If you change <= n to != n + 1, you have just written broken code.

Think of n == UNSIGNED_MAX. n+1 will overflow.

Right, but the same is true of signed as well.
We (as an industry) need to stop using -fomit-frame-pointer, at least by default. I'd be interested to see if there's any real-world workload (not a benchmark) where it makes even a measurable difference, let alone a significant one. The problem, of course, is that it destroys the ability to examine performance in production with tools like DTrace and the like. A one-time couple-of-percent improvement in some cases (which, again, would be surprising to see anyway) is not worth losing the ability to gain more performance improvements for the rest of the software's lifetime.
It was very beneficial on the register-starved x86, but I notice less impact on amd64.

I definitely also have a debug-mode that builds with -g and without -s -O3 -fomit-frame-pointer.

amd64 has enough registers that using one for the frame pointer isn't too bad.

On the other hand, some platforms don't need a frame pointer for debugging; if you emit correct unwind tables that's enough for the debugger to construct a backtrace. I haven't looked lately but am pretty sure amd64 ELF is one of them.

Also, modern gcc generates okay debug info for optimized programs such that it's much more likely you can read variables out of a crash in gdb.

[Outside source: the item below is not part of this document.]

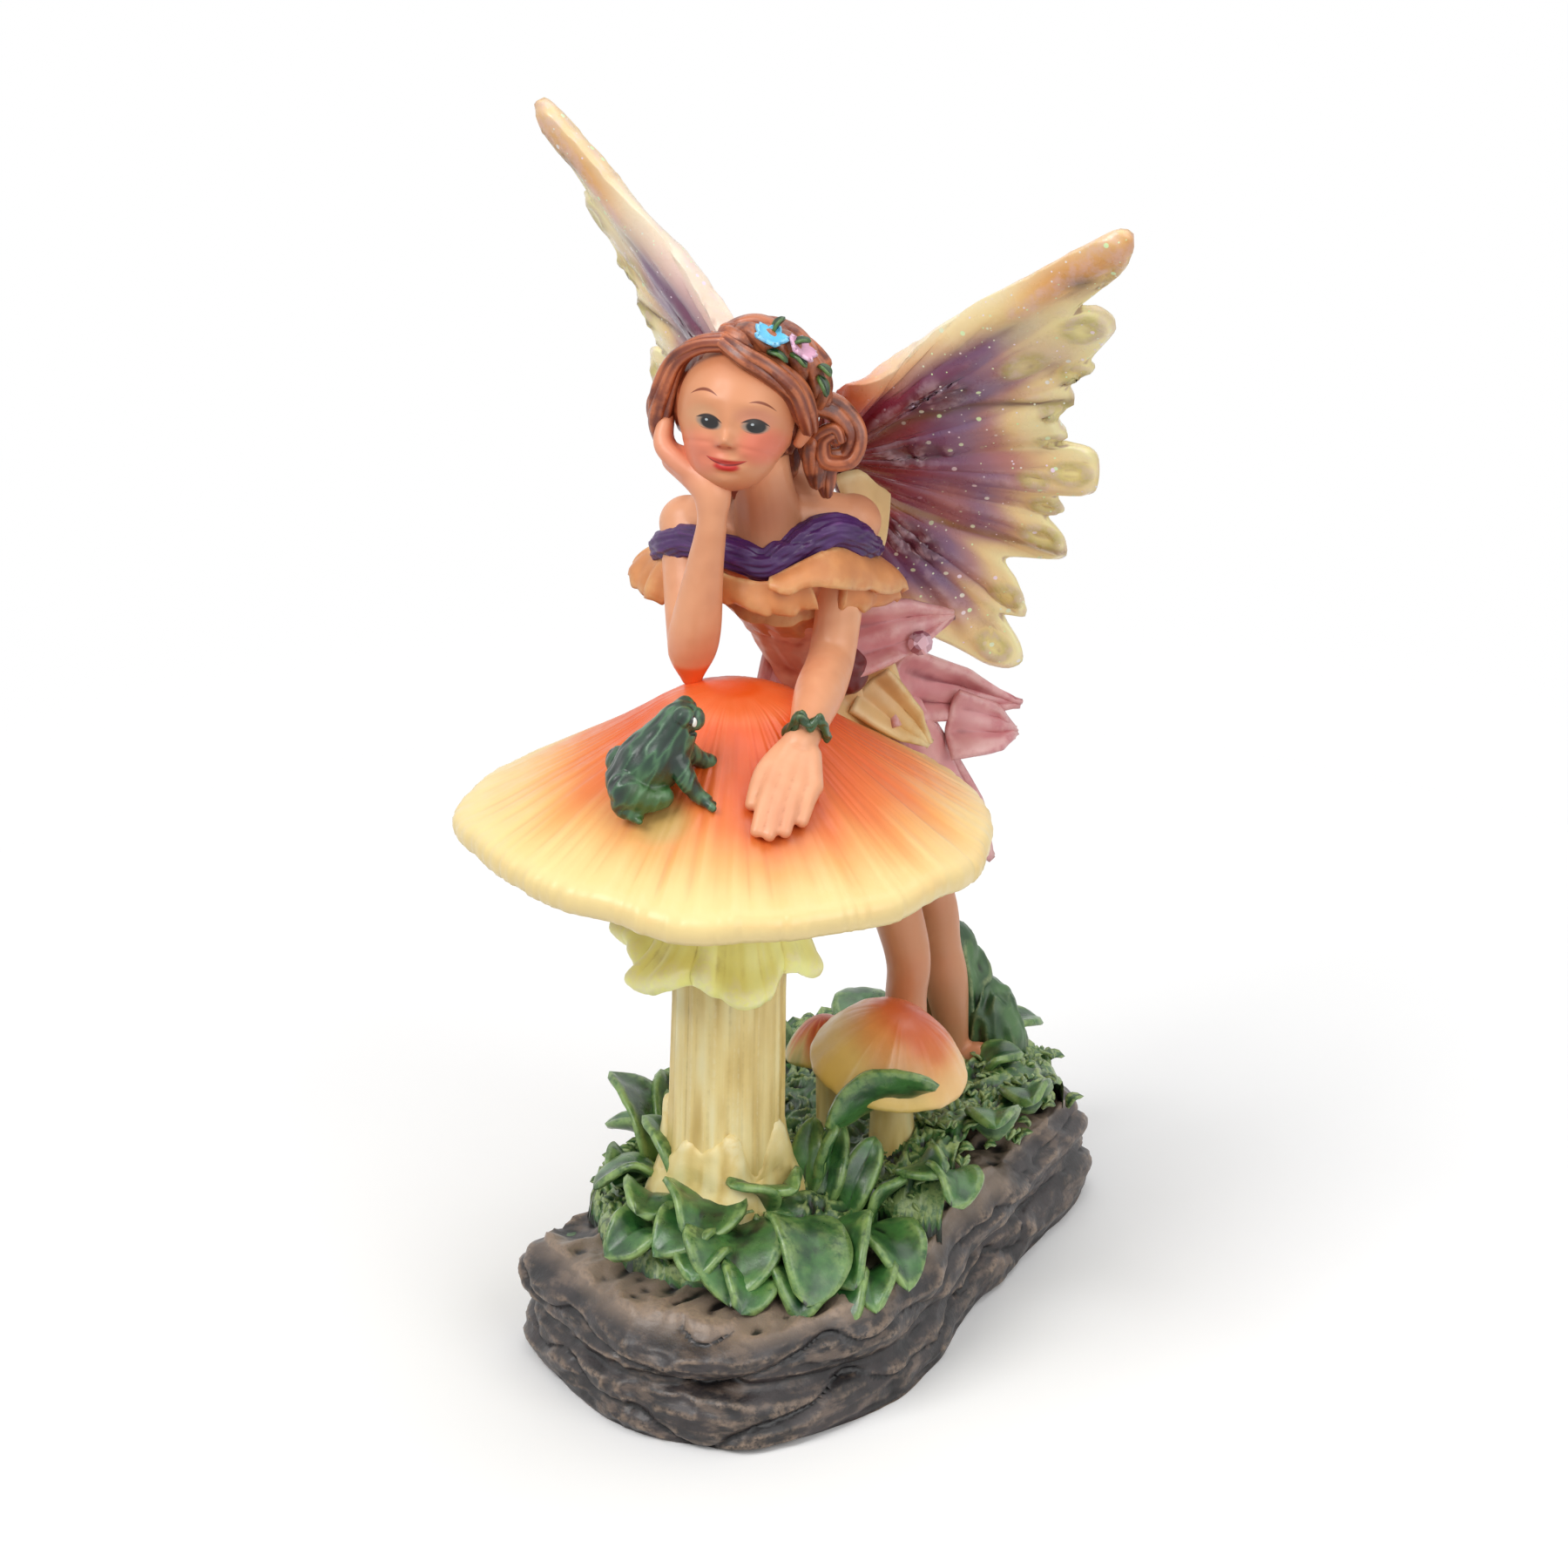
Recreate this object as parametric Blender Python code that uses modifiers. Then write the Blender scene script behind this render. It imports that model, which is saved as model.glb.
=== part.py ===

> On the other hand, some platforms don't need a frame pointer for debugging; if you emit correct unwind tables that's enough for the debugger to construct a backtrace. I haven't looked lately but am pretty sure amd64 ELF is one of them.

Working with unwind tables is more complicated and many useful debugging tools don't do so.

It's good to have it at least in dev, but many bugs only show up in production, and performance work can only usefully be done on the shipping, optimized code.
> Clang is much more naggy than GCC. For instance, I frequently switch on boolean variables. Clang doesn't even have a "-Wno-" intrinsic I can push to temporarily disable this.

I don't know how responsive they are, but you might try filing a bug.

Why would you want to switch on a boolean statement?

EDIT: Ignore me. I see your explanation below.